- North American cover art
- Developer: h.a.n.d.
- Publishers: JP: Bandai Namco Games; WW: Nintendo;
- Directors: Kouji Yamamoto Takahiro Okano
- Producers: Kentaro Hisai Emiko Yamamoto Adam Evanko Tsuyoshi Kobayashi
- Composer: Keiki Kobayashi
- Platform: Nintendo 3DS
- Release: JP: August 1, 2013; NA: April 11, 2014; EU: October 24, 2014;
- Genre: Life simulation
- Modes: Single-player, multiplayer

= Disney Magical World =

2013 video game

 is a life simulation video game developed by h.a.n.d. and published by Bandai Namco Games for the Nintendo 3DS. The game was released in Japan on August 1, 2013, in North America by Nintendo on April 11, 2014, and in Europe on October 24, 2014.

A sequel, Disney Magical World 2, was released for the Nintendo 3DS in 2015 and Nintendo Switch in 2021.

== Gameplay ==

A player in the cafe

The game uses either a previously made Mii or newly made in-game character to complete quests in the town of Castleton.
The game features various activities such as fishing, card collecting, gardening, making clothes and decorating the town's cafe, as well as making the food to be sold. When completing these activities, the player is awarded with stickers which act as a leveling up system, allowing the player to progress further in the game.

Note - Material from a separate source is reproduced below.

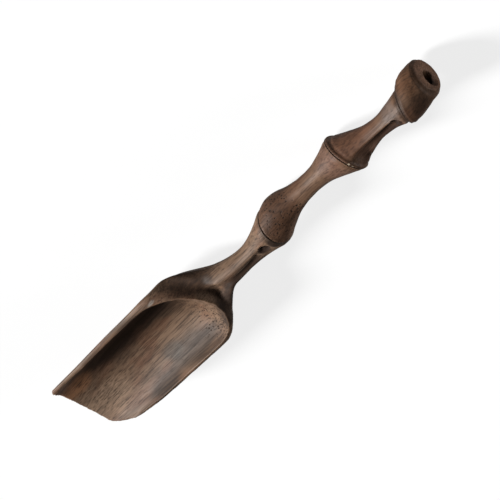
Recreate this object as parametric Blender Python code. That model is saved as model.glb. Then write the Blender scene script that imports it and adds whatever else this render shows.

The game features 4 main plot lines: one in Cinderella's world, one in Wonderland, one in the Hundred Acre Wood and one in Agrabah. These can be done in any order and require the player to help the main characters of each world by battling ghosts in dungeons. The Cinderella world also allows players to attend balls by playing a rhythm game.

As well as this, numerous Disney characters and other non-playable characters will arrive in Castleton giving the player various quests which require the player to enter each of these worlds outside of the plot lines, and foraging for materials. As the player progresses through the story, more weapons and armor become available which must be made using the materials that the player finds in the various dungeons.

== Reception ==

Disney Magical World has received mostly positive reviews, scoring 71/100 on Metacritic. Nintendo World Report awarded the game 8.5/10, praising the wide range of activities and gameplay but felt that the loading times interrupted the game's progress. Game Revolution gave it a 3 out of 5, saying while packed with characters and collectables, criticized the repetitive tasks and lack of a main attraction.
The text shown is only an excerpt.